**Data block:**
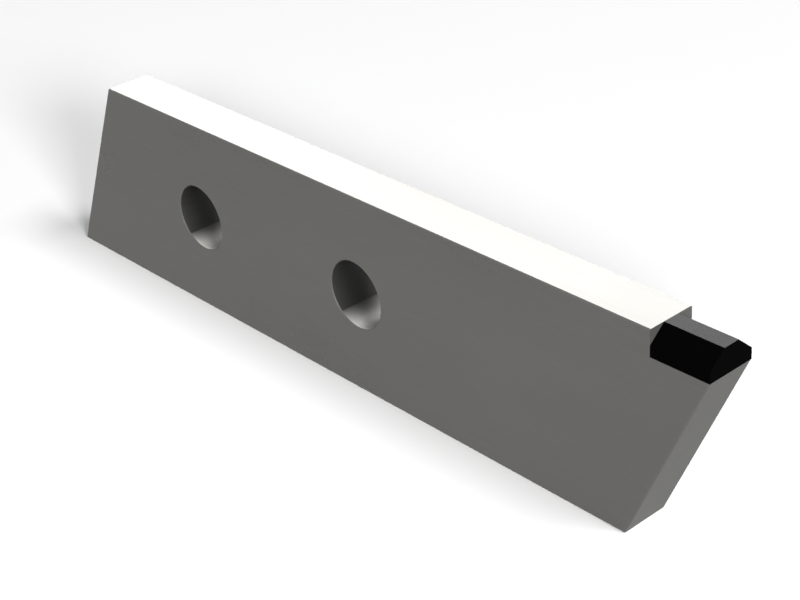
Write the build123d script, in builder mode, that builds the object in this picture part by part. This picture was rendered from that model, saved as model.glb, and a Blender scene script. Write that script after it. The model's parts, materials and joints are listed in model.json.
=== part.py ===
from build123d import *
from math import radians, tan
import os

# Spreader blade: a flat steel bar with slanted ends, bolted on through two plain
# holes, with a hard-metal tip let into a pocket at the top of its leading end.
# Lengths are in millimetres. X runs along the blade towards the tip, Z across its
# width and Y through its thickness. The mounting face lies at Y = 0 and the face
# under the bolt heads at Y = -bar_thickness. The origin is on the mounting face,
# midway between the two bolt holes.

os.makedirs("parts", exist_ok=True)

# Flat bar
bar_length = 195.0  # along the top edge, before the pocket is cut
bar_width = 50.0
bar_thickness = 12.0
end_slant = 25.0  # degrees from square, the same at both ends
edge_break = 0.25

# Bolt holes, on the bar's middle line
hole_diameter = 16.5
hole_spacing = 58.0
hole_inset = 34.0  # along the bar, from the trailing top corner to the first hole

# Pocket in the leading top corner, and the tip that fills its floor
pocket_depth = 6.0
tip_length = 14.2
tip_flank = 2.5  # upright sides of the tip, above the pocket floor
tip_land = 4.0  # flat top of the tip, level with the bar's top edge

# Places worked out from the sizes above
top_z = bar_width / 2
bottom_z = -bar_width / 2
front_y = -bar_thickness
slant_run = bar_width * tan(radians(end_slant))
trailing_x = -hole_spacing / 2 - hole_inset
leading_x = trailing_x + bar_length
floor_z = top_z - pocket_depth
tip_end_x = leading_x - pocket_depth * tan(radians(end_slant))
pocket_wall_x = tip_end_x - tip_length
tip_middle_y = front_y / 2


with BuildPart() as blade_body:
    # Bar blank: a slanted outline through the whole thickness, sharp edges broken
    with BuildSketch(Plane.XZ):
        with BuildLine():
            Polyline(
                (trailing_x, top_z),
                (leading_x, top_z),
                (leading_x - slant_run, bottom_z),
                (trailing_x - slant_run, bottom_z),
                close=True,
            )
        make_face()
    extrude(amount=bar_thickness)
    chamfer(blade_body.edges(), length=edge_break)

    # Pocket: an upright wall and a flat floor, open to the top, the end and both faces
    with BuildSketch(Plane.XZ):
        with Locations((pocket_wall_x, floor_z)):
            Rectangle(leading_x - pocket_wall_x, pocket_depth, align=(Align.MIN, Align.MIN))
    extrude(amount=bar_thickness, mode=Mode.SUBTRACT)

    # Bolt holes, straight through, with their rims deburred
    with Locations(Plane.XZ.offset(bar_thickness)):
        with GridLocations(hole_spacing, hole_spacing, 2, 1):
            Hole(radius=hole_diameter / 2)
    chamfer(blade_body.edges().filter_by(GeomType.CIRCLE), length=edge_break)


with BuildPart() as carbide_tip:
    # Roof-shaped section: upright flanks, a bevel on each side and a narrow flat land
    with BuildSketch(Plane.YZ.offset(pocket_wall_x)):
        with BuildLine():
            Polyline(
                (front_y, floor_z),
                (0, floor_z),
                (0, floor_z + tip_flank),
                (tip_middle_y + tip_land / 2, top_z),
                (tip_middle_y - tip_land / 2, top_z),
                (front_y, floor_z + tip_flank),
                close=True,
            )
        make_face()
    extrude(amount=tip_length)


blade_body.part.label = "blade_body"
carbide_tip.part.label = "carbide_tip"

export_step(blade_body.part, "parts/blade_body.step")
export_step(carbide_tip.part, "parts/carbide_tip.step")
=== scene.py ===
"""Looks of a spreader blade: a flat steel bar with a black hard-metal tip.

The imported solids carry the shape. This script gives them their finishes, and
adds the floor, the lamps and the camera.
"""

import json
import logging
import math
from dataclasses import dataclass, field
from enum import Enum
from typing import Any
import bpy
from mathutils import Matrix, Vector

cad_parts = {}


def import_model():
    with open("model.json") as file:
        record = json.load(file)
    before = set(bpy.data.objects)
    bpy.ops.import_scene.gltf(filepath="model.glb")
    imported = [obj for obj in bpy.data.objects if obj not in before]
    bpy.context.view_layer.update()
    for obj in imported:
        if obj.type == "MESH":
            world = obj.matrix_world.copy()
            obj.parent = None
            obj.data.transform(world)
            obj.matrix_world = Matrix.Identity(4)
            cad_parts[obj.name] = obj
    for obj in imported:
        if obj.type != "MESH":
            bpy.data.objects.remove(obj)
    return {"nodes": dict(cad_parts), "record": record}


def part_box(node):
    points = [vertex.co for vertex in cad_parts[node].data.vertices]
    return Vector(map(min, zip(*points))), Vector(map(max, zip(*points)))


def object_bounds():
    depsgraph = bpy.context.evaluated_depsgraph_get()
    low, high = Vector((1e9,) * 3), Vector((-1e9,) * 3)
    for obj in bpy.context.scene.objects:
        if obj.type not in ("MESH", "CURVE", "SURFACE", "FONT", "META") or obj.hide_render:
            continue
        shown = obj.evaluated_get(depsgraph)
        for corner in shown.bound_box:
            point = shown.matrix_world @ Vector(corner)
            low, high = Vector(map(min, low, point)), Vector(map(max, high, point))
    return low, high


frame: dict[str, Any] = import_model()
SOLID_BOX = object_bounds()

import bmesh
import bpy
from mathutils import Matrix, Vector

log = logging.getLogger("spreader_blade")
Colour = tuple[float, float, float]
Sizes = tuple[float, float, float]
Socket = bpy.types.NodeSocket

HOLES_MOUNT = "bolt_holes"
MM = 0.001
MICRON = 0.001 * MM
MATRIX_SIDE = 4
# Width over which a mask fades, in metres.
FADE = 0.05 * MM
# Nearly all of a noise pattern lies between these two values.
EVEN_LOW = 0.3
EVEN_HIGH = 0.7


class Node(Enum):
    """CAD nodes that this script dresses."""

    BODY = "blade_body"
    TIP = "carbide_tip"


class Slot(Enum):
    """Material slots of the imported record."""

    STEEL = "steel"
    HARD_METAL = "hard_metal"


class Sum(Enum):
    """Sums that a graph works out, under Blender's names for them."""

    ADD = "ADD"
    SUBTRACT = "SUBTRACT"
    MULTIPLY = "MULTIPLY"
    POWER = "POWER"
    ROOT = "SQRT"
    SIGN = "SIGN"
    WITHOUT_SIGN = "ABSOLUTE"
    SMALLER = "MINIMUM"
    LARGER = "MAXIMUM"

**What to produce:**
Among the lines above, find the one with "# Bolt holes, straight" and the one with "zip(*points))), Vector(map(max, zip(*points)))". Quote both and everything between them, exactly.

**Response to the task:**
    # Bolt holes, straight through, with their rims deburred
    with Locations(Plane.XZ.offset(bar_thickness)):
        with GridLocations(hole_spacing, hole_spacing, 2, 1):
            Hole(radius=hole_diameter / 2)
    chamfer(blade_body.edges().filter_by(GeomType.CIRCLE), length=edge_break)


with BuildPart() as carbide_tip:
    # Roof-shaped section: upright flanks, a bevel on each side and a narrow flat land
    with BuildSketch(Plane.YZ.offset(pocket_wall_x)):
        with BuildLine():
            Polyline(
                (front_y, floor_z),
                (0, floor_z),
                (0, floor_z + tip_flank),
                (tip_middle_y + tip_land / 2, top_z),
                (tip_middle_y - tip_land / 2, top_z),
                (front_y, floor_z + tip_flank),
                close=True,
            )
        make_face()
    extrude(amount=tip_length)


blade_body.part.label = "blade_body"
carbide_tip.part.label = "carbide_tip"

export_step(blade_body.part, "parts/blade_body.step")
export_step(carbide_tip.part, "parts/carbide_tip.step")
=== scene.py ===
"""Looks of a spreader blade: a flat steel bar with a black hard-metal tip.

The imported solids carry the shape. This script gives them their finishes, and
adds the floor, the lamps and the camera.
"""

import json
import logging
import math
from dataclasses import dataclass, field
from enum import Enum
from typing import Any
import bpy
from mathutils import Matrix, Vector

cad_parts = {}


def import_model():
    with open("model.json") as file:
        record = json.load(file)
    before = set(bpy.data.objects)
    bpy.ops.import_scene.gltf(filepath="model.glb")
    imported = [obj for obj in bpy.data.objects if obj not in before]
    bpy.context.view_layer.update()
    for obj in imported:
        if obj.type == "MESH":
            world = obj.matrix_world.copy()
            obj.parent = None
            obj.data.transform(world)
            obj.matrix_world = Matrix.Identity(4)
            cad_parts[obj.name] = obj
    for obj in imported:
        if obj.type != "MESH":
            bpy.data.objects.remove(obj)
    return {"nodes": dict(cad_parts), "record": record}


def part_box(node):
    points = [vertex.co for vertex in cad_parts[node].data.vertices]
    return Vector(map(min, zip(*points))), Vector(map(max, zip(*points)))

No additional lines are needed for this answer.